-- START --
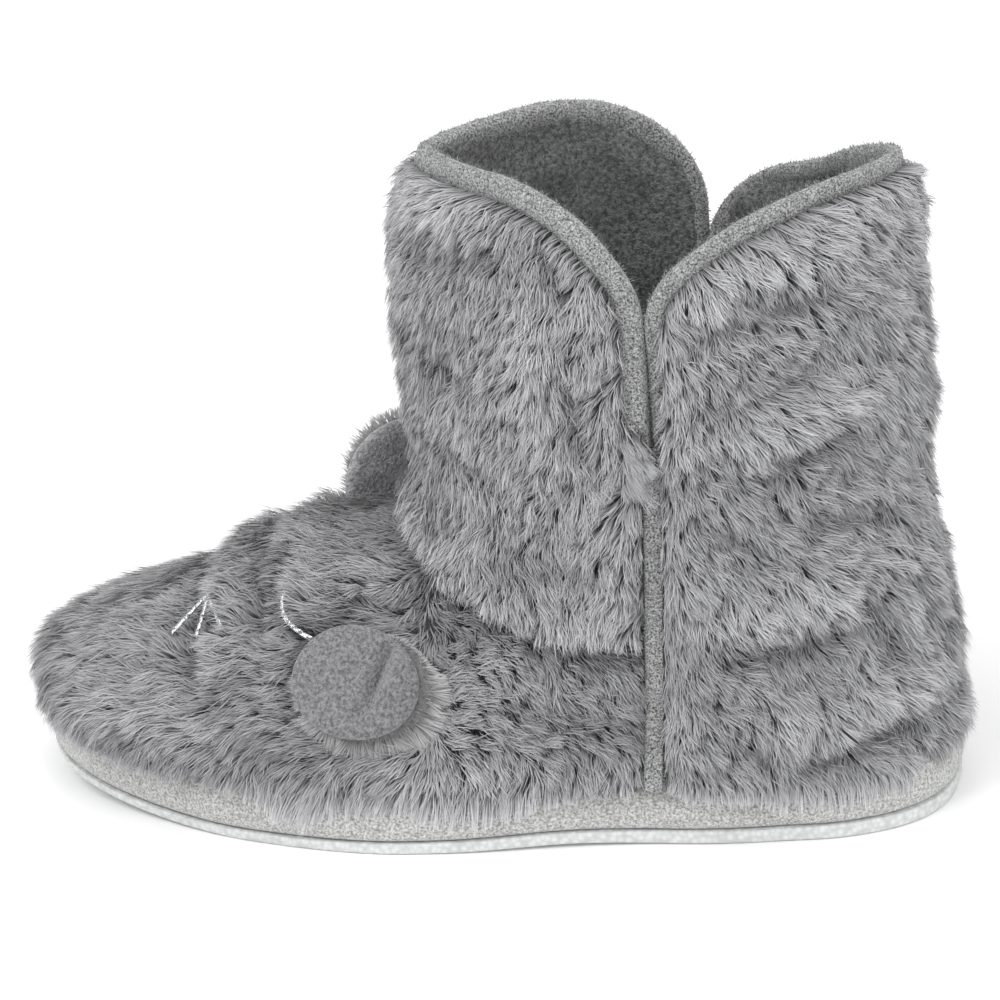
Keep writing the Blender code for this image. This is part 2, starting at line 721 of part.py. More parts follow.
# How far the platform's edge is set in at shares of its height, from the bottom up
PLATFORM_EDGE = ((0.0, 2.4), (0.15, 0.7), (0.42, 0.0), (0.73, 0.4), (0.95, 1.4), (1.0, 2.4))


def make_midsole():
    """The platform in its microsuede cover, with a bulging edge."""
    bm = bmesh.new()

    def between(share):
        return lambda x: platform_bottom(x) * (1 - share) + platform_top(x) * share

    edges = [edge_ring(inset, between(share)) for share, inset in PLATFORM_EDGE]
    ring_pile(bm, *plate(edges, platform_bottom, platform_top))
    return bm


INSOLE_THICKNESS = 4.5
INSOLE_FOOT_GAP = 1.6
INSOLE_FACE_GAP = 2.0
INSOLE_EDGE = 1.2
INSOLE_SLOPE = 0.65


def make_insole():
    """The loose footbed, clear of the lining all round."""
    bm = bmesh.new()
    z = sole_top_z(SOLE_PLACES)
    wall_inset = PILE + WALL - fur_overhang(SOLE_PLACES)
    low = sole_ring(SOLE_PLACES, -(wall_inset + INSOLE_FOOT_GAP))
    top = form_point(SOLE_PLACES, z + INSOLE_THICKNESS)
    inward = form_normal(SOLE_PLACES, z + INSOLE_THICKNESS)
    inward[:, 2] = 0.0
    high = top - inward * (PILE + WALL + INSOLE_FACE_GAP)

    def bottom(x):
        return platform_top(x) + 2 * FIT_GAP

    def shoulder(x):
        return platform_top(x) + INSOLE_THICKNESS - INSOLE_EDGE

    def face(x):
        return platform_top(x) + INSOLE_THICKNESS

    side = low * (1 - INSOLE_SLOPE) + high * INSOLE_SLOPE
    edges = [level(side, bottom), level(side, shoulder), level(high * 0.99, face)]
    ring_pile(bm, *plate(edges, bottom, face))
    return bm


def rim_path(panel, first_place, last_place, count_side, count_corner, count_top):
    """Places and heights along the middle of a panel's binding, from slit to slit."""
    inset = panel.binding_width / 2 + 2 * FIT_GAP
    half = []
    length = float(quarter_length(np.array([first_place + 0.3]), np.array([SLIT_SHOULDER_Z]))[0])
    corner = panel.corner_share * length
    for z in np.linspace(SLIT_Z + NOTCH + 2 * FIT_GAP, SLIT_SHOULDER_Z, count_side, endpoint=False):
        half.append((inset, z))
    for angle in np.linspace(0.0, math.pi / 2, count_corner, endpoint=False):
        away = corner - (corner - inset) * math.cos(angle)
        rise = (panel.top - SLIT_SHOULDER_Z - inset) * math.sin(angle)
        half.append((away, SLIT_SHOULDER_Z + rise))
    for away in np.linspace(corner, length, count_top):
        half.append((away, panel.top - inset))
    start = [(first_place + away / length, z) for away, z in half]
    end = [(last_place - away / length, z) for away, z in half]
    path = np.array(start + end[::-1][1:])
    if panel is BACK_PANEL:
        path[:, 1] -= leaf_drop(path[:, 0], path[:, 1])
    return path


BINDING_SIDES = 6
BINDING_PROUD = 1.2


def make_binding(panel, first_place, last_place):
    """Folded microsuede over a panel's cut edge, as one flat rounded tube."""
    bm = bmesh.new()
    path = rim_path(panel, first_place, last_place, 5, 9, 7)
    place, z = path[:, 0], path[:, 1]
    normal = form_normal(place, z)
    closed_slit = 1 - smooth_step(SLIT_SHOULDER_Z - 12.0, SLIT_SHOULDER_Z + 4.0, z)
    depth = PILE + WALL / 2 - BINDING_PROUD + panel.tuck * closed_slit
    centre = form_point(place, z) - normal * depth[:, None]
    along = np.gradient(centre, axis=0)
    along = along / np.linalg.norm(along, axis=1, keepdims=True)
    across = np.cross(normal, along)
    across = across / np.linalg.norm(across, axis=1, keepdims=True)
    rings = []
    for spot in range(len(centre)):
        ring = []
        for side in range(BINDING_SIDES):
            angle = 2 * math.pi * (side + 0.5) / BINDING_SIDES
            wide = panel.binding_width / 2 * math.sin(angle)
            thick = panel.thickness / 2 * math.cos(angle) / math.cos(math.pi / 6)
            ring.append(centre[spot] + across[spot] * wide + normal[spot] * thick)
        rings.append(np.array(ring))
    ring_pile(bm, rings, centre[0], centre[-1])
    return bm


TAPE_WIDTH = 5.0
TAPE_THICKNESS = 1.2
TAPE_CORNERS = ((-1.0, -1.0), (1.0, -1.0), (0.8, 1.0), (-0.8, 1.0))


def make_tape(seam_place):
    """Flat tape over a side seam, from the sole's edge to the foot of the slit."""
    bm = bmesh.new()
    low = float(sole_top_z(np.array([seam_place]))[0]) + 1.0
    heights = np.linspace(low, SLIT_Z - FIT_GAP, 16)
    place = np.full(len(heights), seam_place)
    normal = form_normal(place, heights)
    floor = PILE * (1 - seam_floor(place, heights))
    centre = form_point(place, heights) - normal * (floor - 2 * FIT_GAP - TAPE_THICKNESS / 2)[:, None]
    along = np.gradient(centre, axis=0)
    across = np.cross(normal, along)
    across = across / np.linalg.norm(across, axis=1, keepdims=True)
    rings = []
    for spot in range(len(heights)):
        ring = []
        for wide, thick in TAPE_CORNERS:
            reach = across[spot] * wide * TAPE_WIDTH / 2
            ring.append(centre[spot] + reach + normal[spot] * thick * TAPE_THICKNESS / 2)
        rings.append(np.array(ring))
    ring_pile(bm, rings, centre[0], centre[-1])
    return bm


EAR_COLUMNS = 24

# An ear pad's rings: share of its radius and of its thickness, from back to front
PAD_RINGS = ((0.5, 0.0), (0.9, 0.0), (1.0, 0.45), (0.93, 0.88), (0.55, 1.0))


def make_pad(place_point, middle, radius, low, thick, ragged):
    """A round pad: rings from its back centre over the edge to its front centre."""
    bm = bmesh.new()
    angles = np.linspace(0.0, 2 * math.pi, EAR_COLUMNS, endpoint=False)
    fringe = 1 + ragged * (flicker(np.full(EAR_COLUMNS, 5), np.arange(EAR_COLUMNS)) - 0.5)
    rings = []
    for share, height in PAD_RINGS:
        reach = radius * share * (fringe if share > 0.85 else 1.0)
        across = middle[0] + reach * np.cos(angles)
        upward = middle[1] + reach * np.sin(angles)
        rings.append(place_point(across, upward, low + thick * height))
    hub = np.array(middle)[:, None]
    back = place_point(hub[0], hub[1], low)[0]
    front = place_point(hub[0], hub[1], low + thick)[0]
    ring_pile(bm, rings, back, front)
    return bm


def near_ear_point(across, upward, lift):
    """A point of the near ear, which hangs over the side of the vamp."""
    x = NEAR_EAR.x + across
    z = NEAR_EAR.z + upward * EAR_FLATTENING
    y = TOE_SWING * (1 - toe_rounding(x)) - foot_width(x, z, "near")
    step = 1.0
    slope_x = (foot_width(x + step, z, "near") - foot_width(x - step, z, "near")) / (2 * step)
    slope_z = (foot_width(x, z + step, "near") - foot_width(x, z - step, "near")) / (2 * step)
    normal = np.stack([-slope_x, -np.ones_like(slope_x), -slope_z], 1)
    normal = normal / np.linalg.norm(normal, axis=1, keepdims=True)
    return np.stack([x, y, z], 1) + normal * (lift - PILE * PRESSED)


def vamp_top_z(x, y):
    """Height of the fur's outer form on the far side of the vamp."""
    heights = np.linspace(40.0, 100.0, 121)
    tops = []
    for station, reach in zip(x, y):
        width = vamp_half_width(np.full(121, station), heights, "far")
        tops.append(np.interp(-reach, -width, heights))
    return np.array(tops)


def far_ear_point(across, upward, lift):
    """A point of the far ear, which stands up on the far side of the throat."""
    x = FAR_EAR.x + across * math.cos(FAR_EAR_TURN) + lift * math.sin(FAR_EAR_TURN)
    y = FAR_EAR_Y + across * math.sin(FAR_EAR_TURN) - lift * math.cos(FAR_EAR_TURN)
    foot = vamp_top_z(x, y) - FAR_EAR_SINK
    above = FAR_EAR.z + upward - foot
    soft = EAR_FOOT_ROUNDING * np.exp(np.clip(above / EAR_FOOT_ROUNDING - 1.0, -9.0, 0.0))
    z = foot + np.where(above < EAR_FOOT_ROUNDING, soft, above)
    return np.stack([x, y, z], 1)


def add_part(name, bm, material):
    """Turn a mesh into the named sub-part, moved so that the shoe stands on its origin."""
    bmesh.ops.translate(bm, verts=bm.verts, vec=[shift * MM for shift in CENTRE_SHIFT])
    bmesh.ops.triangulate(bm, faces=bm.faces)
    bmesh.ops.recalc_face_normals(bm, faces=bm.faces)
    mesh = bpy.data.meshes.new(name)
    bm.to_mesh(mesh)
    bm.free()
    mesh.shade_smooth()
    mesh.set_sharp_from_angle(angle=math.radians(50))
    mesh.materials.append(material)
    part = bpy.data.objects.new(name, mesh)
    bpy.context.collection.objects.link(part)
    return part


def make_material(name, colour, roughness, metallic=0.0):
    material = bpy.data.materials.new(name)
    material.use_nodes = True
    shader = material.node_tree.nodes["Principled BSDF"]
    shader.inputs["Base Color"].default_value = (*colour, 1.0)
    shader.inputs["Roughness"].default_value = roughness
    shader.inputs["Metallic"].default_value = metallic
    return material


for old in list(bpy.data.objects):
    bpy.data.objects.remove(old, do_unlink=True)

add_part("outsole", make_outsole(), make_material("white_foam", (0.78, 0.80, 0.79), 0.55))
add_part("midsole", make_midsole(), make_material("sole_microsuede", (0.30, 0.30, 0.29), 0.9))
add_part("insole", make_insole(), make_material("footbed_fleece", (0.23, 0.23, 0.24), 1.0))
add_part("upper", make_upper(), make_material("grey_fur", (0.36, 0.35, 0.37), 0.95))
add_part("binding_front", make_binding(FRONT_PANEL, -1.0, 1.0),
         make_material("front_microsuede", (0.27, 0.28, 0.28), 0.9))
add_part("binding_back", make_binding(BACK_PANEL, 1.0, 3.0),
         make_material("back_microsuede", (0.27, 0.28, 0.28), 0.9))
add_part("side_tape_near", make_tape(1.0),
         make_material("near_tape", (0.27, 0.28, 0.28), 0.9))
add_part("side_tape_far", make_tape(3.0),
         make_material("far_tape", (0.27, 0.28, 0.28), 0.9))
for side, ear, ear_point, low in (("near", NEAR_EAR, near_ear_point, NEAR_EAR_LIFT),
                                  ("far", FAR_EAR, far_ear_point, 0.0)):
    fur_pad = make_pad(ear_point, (ear.fur_x, ear.fur_z), ear.fur_radius, low,
                       EAR_FUR_THICKNESS, EAR_RAGGED)
    add_part("ear_%s_fur" % side, fur_pad,
             make_material("ear_fur_" + side, (0.40, 0.39, 0.41), 0.95))
    fleece_low = low + EAR_FUR_THICKNESS + FIT_GAP
    fleece_pad = make_pad(ear_point, (0.0, 0.0), ear.radius, fleece_low,
                          EAR_FLEECE_THICKNESS, 0.0)
    add_part("ear_%s_fleece" % side, fleece_pad,
             make_material("ear_fleece_" + side, (0.30, 0.30, 0.31), 1.0))
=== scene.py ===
import math
from collections import namedtuple

import bmesh
import bpy
import numpy as np
from mathutils import Matrix, Vector


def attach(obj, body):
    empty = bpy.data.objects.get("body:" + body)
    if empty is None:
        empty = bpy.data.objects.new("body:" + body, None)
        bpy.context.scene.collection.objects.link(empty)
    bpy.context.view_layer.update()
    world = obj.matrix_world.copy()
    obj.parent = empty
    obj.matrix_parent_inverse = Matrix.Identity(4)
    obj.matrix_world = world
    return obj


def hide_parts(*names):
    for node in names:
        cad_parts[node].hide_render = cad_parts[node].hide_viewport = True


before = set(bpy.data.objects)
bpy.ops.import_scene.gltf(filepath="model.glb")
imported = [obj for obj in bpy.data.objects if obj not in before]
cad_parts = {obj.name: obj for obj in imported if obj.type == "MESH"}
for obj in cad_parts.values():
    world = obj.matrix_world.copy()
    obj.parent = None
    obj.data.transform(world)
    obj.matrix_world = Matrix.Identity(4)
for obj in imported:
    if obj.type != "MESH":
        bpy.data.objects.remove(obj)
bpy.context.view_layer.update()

MM = 0.001
LAST_SHIFT = np.array([-2.25, 0.9, 0.0])

# Sizes shared with the solids
FIT_GAP = 0.3
SOLE_HEIGHT = 17.0
TOE_SPRING = 8.5
SPRING_START_X = -60.0
TOE_X = -130.0
TOE_ROUNDING = 100.0
TOE_SWING = 7.0
THROAT_Z = 88.0
SEAM_HEM_Z = 60.0
SLIT_Z = 115.0
SLIT_SHOULDER_Z = 150.0
FRONT_TOP_Z = 188.5
BACK_TOP_Z = 184.0
LEAF_SAG = 8.0
LEAF_DROP = 11.5
LEAF_START = 0.05
LEAF_END = 0.62
LEAF_FOOT_Z = 122.0
LEAF_FULL_Z = 160.0
FILLET = 8.0
ARCH_RISE_POWER = 2.2
ARCH_WIDTH_POWER = 1.9
PILE = 7.0
WALL = 2.5
TUCKED = 0.55
PRESSED = 0.72
NOTCH = 2.2
NECK_Z = 108.0
NECK_DEPTH = 3.2
HEM_RAISE = 4.0

# Top line of the fur from the toe to the instep
Ridge = namedtuple("Ridge", "x z")
RIDGE = [Ridge(*row) for row in (
    (-130.0, 30.0), (-129.4, 35.5), (-127.8, 39.5), (-125.0, 43.0), (-121.0, 46.0),
    (-113.0, 50.0), (-105.0, 53.0), (-98.0, 56.0), (-83.0, 62.0), (-75.0, 65.3), (-68.0, 69.5),
    (-60.0, 74.0), (-53.0, 77.0), (-46.0, 79.0), (-38.0, 81.3), (-25.0, 84.3), (-10.0, 87.5),
    (10.0, 91.0), (64.0, 97.0),
)]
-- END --
● **Problem description**
Everything from the line with "obj.parent = empty" through the line with "HEM_RAISE = 4.0", both ends included, should be repeated exactly; nothing else should appear.

● **Reply**
    obj.parent = empty
    obj.matrix_parent_inverse = Matrix.Identity(4)
    obj.matrix_world = world
    return obj


def hide_parts(*names):
    for node in names:
        cad_parts[node].hide_render = cad_parts[node].hide_viewport = True


before = set(bpy.data.objects)
bpy.ops.import_scene.gltf(filepath="model.glb")
imported = [obj for obj in bpy.data.objects if obj not in before]
cad_parts = {obj.name: obj for obj in imported if obj.type == "MESH"}
for obj in cad_parts.values():
    world = obj.matrix_world.copy()
    obj.parent = None
    obj.data.transform(world)
    obj.matrix_world = Matrix.Identity(4)
for obj in imported:
    if obj.type != "MESH":
        bpy.data.objects.remove(obj)
bpy.context.view_layer.update()

MM = 0.001
LAST_SHIFT = np.array([-2.25, 0.9, 0.0])

# Sizes shared with the solids
FIT_GAP = 0.3
SOLE_HEIGHT = 17.0
TOE_SPRING = 8.5
SPRING_START_X = -60.0
TOE_X = -130.0
TOE_ROUNDING = 100.0
TOE_SWING = 7.0
THROAT_Z = 88.0
SEAM_HEM_Z = 60.0
SLIT_Z = 115.0
SLIT_SHOULDER_Z = 150.0
FRONT_TOP_Z = 188.5
BACK_TOP_Z = 184.0
LEAF_SAG = 8.0
LEAF_DROP = 11.5
LEAF_START = 0.05
LEAF_END = 0.62
LEAF_FOOT_Z = 122.0
LEAF_FULL_Z = 160.0
FILLET = 8.0
ARCH_RISE_POWER = 2.2
ARCH_WIDTH_POWER = 1.9
PILE = 7.0
WALL = 2.5
TUCKED = 0.55
PRESSED = 0.72
NOTCH = 2.2
NECK_Z = 108.0
NECK_DEPTH = 3.2
HEM_RAISE = 4.0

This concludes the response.